BEREA — Offensive coordinator Todd Haley said he forgot “Hard Knocks” was on Tuesday night.

He was reminded … and reminded … and reminded Wednesday.

“I got a lot of texts this morning,” he said. “They showed everything, huh?”

Pretty much.


Haley was the star of the second episode of the behind-the-scenes look at Browns training camp. His displeasure with receiver Corey Coleman was obvious and contributed to the trade of Coleman to the Bills. He asked receiver Jarvis Landry to mentor rookie Antonio Callaway. He joked about Carl (Nassib, defensive end) and Brogan (Roback, rookie fourth-string quarterback) not being good names for babies.

Haley has been in the spotlight after both episodes.

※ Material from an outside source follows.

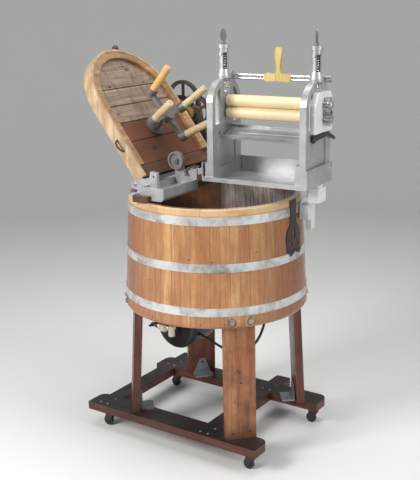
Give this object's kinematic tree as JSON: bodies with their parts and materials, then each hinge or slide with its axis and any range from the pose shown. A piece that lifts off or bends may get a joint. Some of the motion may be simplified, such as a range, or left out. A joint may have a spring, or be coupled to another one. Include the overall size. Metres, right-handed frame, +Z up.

In the series premiere last week, he created a stir when he questioned coach Hue Jackson’s policy of giving certain players days off from practice in a coaches meeting. He said the team’s culture needed to change and the players needed to get mentally tougher.

“This time of year, every team you’re trying to form your identity and what type of group you’re going to be and that’s the type of group we’re looking to be,” Haley said Wednesday. “So any opportunity you got a chance to do that we’re trying to do it and guys are making progress and we want a mentally tough group that can overcome adversity and you definitely want a disciplined group that’s not going to do things that get you beat in a game.”

Jackson said he welcomes input from his staff but the final say is his. Haley’s on board.

“The great thing about here is Coach Jackson gives us as assistant coaches the opportunity to speak our opinion,” Haley said. “Ultimately, it’s his decision of what he wants to do and I’ll 100 percent support it, but that’s not always the case where assistants get to voice an opinion, their thoughts. And some of them he’s going to take it, some of them he’s not but whatever decision is made, I’m 100 percent behind.”

“If he doesn’t have people voicing opinions, he’s got the wrong staff,” said associate head coach/running backs coach Freddie Kitchens, who also questioned the rest policy.

Mental toughness is hard to quantify. But Haley knows it when he sees it.

“Groups that are able to overcome bad portions of practice and bounce back, find ways to start to have success,” he said. “Obviously you’re looking for a team that can bounce back within a game, bounce back after poor games. You’re looking for a team, a group that doesn’t back down, that continues to fight and is able to overcome some adversity.”

The Browns failed miserably in all categories the last two years as they went 1-31, and mental toughness was no exception. Haley, who spent the last six years with the Steelers, said he tries not to worry about what happened prior to his arrival.

“I’ve been very focused on this group and trying to develop a group with an identity and a group that is hard to deny what we’re trying to get done,” he said.

Even without the multitude of NFL Films cameras, Haley’s commanding presence would be obvious. The Browns need him to have a strong influence as a leader and play caller.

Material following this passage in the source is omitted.